Machines for linking up woollen garments and the dyeing and processing units for knitted fabric have also been added.

Ludhiana evolved as a textile hub over the years after the partition of India. Small knitting units were set up in the town by families with a business legacy who migrated from Lahore and Gujranwala after Independence. Business was done only for survival, without aiming for professional excellence. This is probably why Tirupur surpassed Ludhiana over the years, as entrepreneurs there thought beyond their bread and butter.

In the early 1960s, spinning units came into existence as a result of the quota regime for inputs (marina wool). In the early 1970s, the industry got another big push as a result of the bilateral agreement with the erstwhile Soviet Union, which required India to provide certain commodities to that country in lieu of armaments. That is how exports to the Soviet Union from Ludhiana began.

But the real breakthrough came in the 1980s, when the Punjab State Knitwear and Hosiery Development Corporation, funded by the United Nations Development Programme (UNDP), was set up. It helped install the latest machinery and trained entrepreneurs in innovative technologies.

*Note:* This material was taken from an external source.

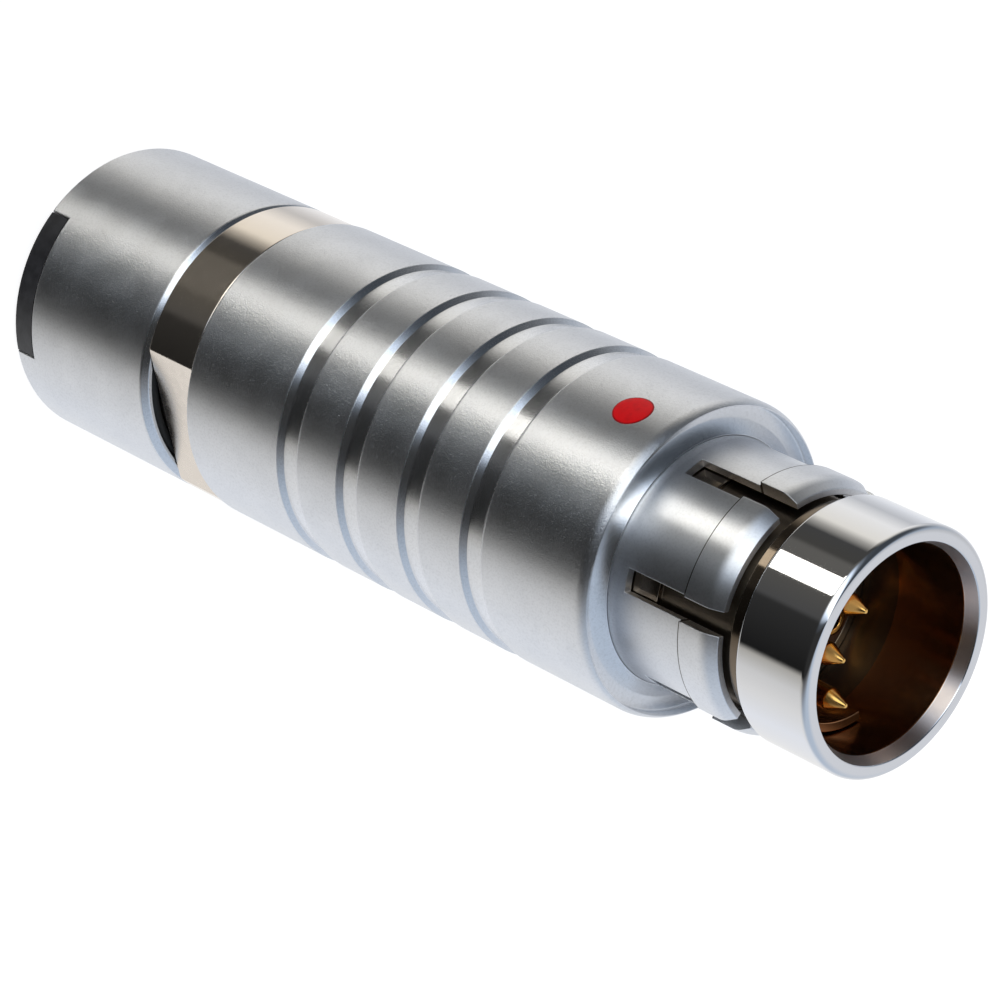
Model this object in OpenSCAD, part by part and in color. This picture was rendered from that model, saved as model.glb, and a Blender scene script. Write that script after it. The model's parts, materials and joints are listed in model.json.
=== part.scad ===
// Push-pull circular connector, cable plug.
// The axis is +Z, from the cable end (z = 0) to the nose.
// The coding dot looks along -Y.

/* [Outside] */
// Diameter of the release sleeve
sleeve_d = 19; // [18:0.1:21]
// Length of the release sleeve, end to end
sleeve_length = 33.65; // [33:0.05:37]
// How far the nut and the neck lie below the sleeve's surface
rear_step = 0.1; // [0.05:0.05:0.2]
// Length of the back nut
nut_length = 13.3; // [12.8:0.1:16]
// Length of the neck
neck_length = 4; // [2.5:0.05:6]
// Depth of the two spanner flats on the neck
flat_depth = 1.3; // [0.6:0.05:1.35]
// How far the flats are turned from the dot's side faces, in degrees
flat_turn = -4; // [-20:1:20]
// Chamfer on the ends of the sleeve
sleeve_chamfer = 0.1; // [0.05:0.05:0.4]
// Chamfer on the ends of the nut
nut_chamfer = 0.4; // [0.2:0.05:0.6]
// Height of the rim round the sleeve's front face
rim_rise = 0.65; // [0.4:0.05:0.8]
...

Then came the break-up of the Soviet Union and militancy in the state— both big blows to the textile and hosiery cluster. However, it bounced back in the early 1990s after the economic reforms were introduced, as restrictions on the import of capital equipment were lifted.

Thereafter, the concessions given by the Punjab Government helped in the rise of Lalru (10 km from Ambala) as a new growth centre for spinning mills. The TUF (Technological Upgradation Fund) has also helped the textile industry expand. In the past five years some units have expanded operations in neighbouring Himachal Pradesh and Uttarakhand to qualify for tax holidays and take advantage of cheap and adequate power.

The downturn has no doubt undermined the industry and resulted in the deferment of major new investments. But Ludhiana’s textile entrepreneurs are a resilient breed, and have opted for product innovation, green technology, penetration into new markets and cost cutting.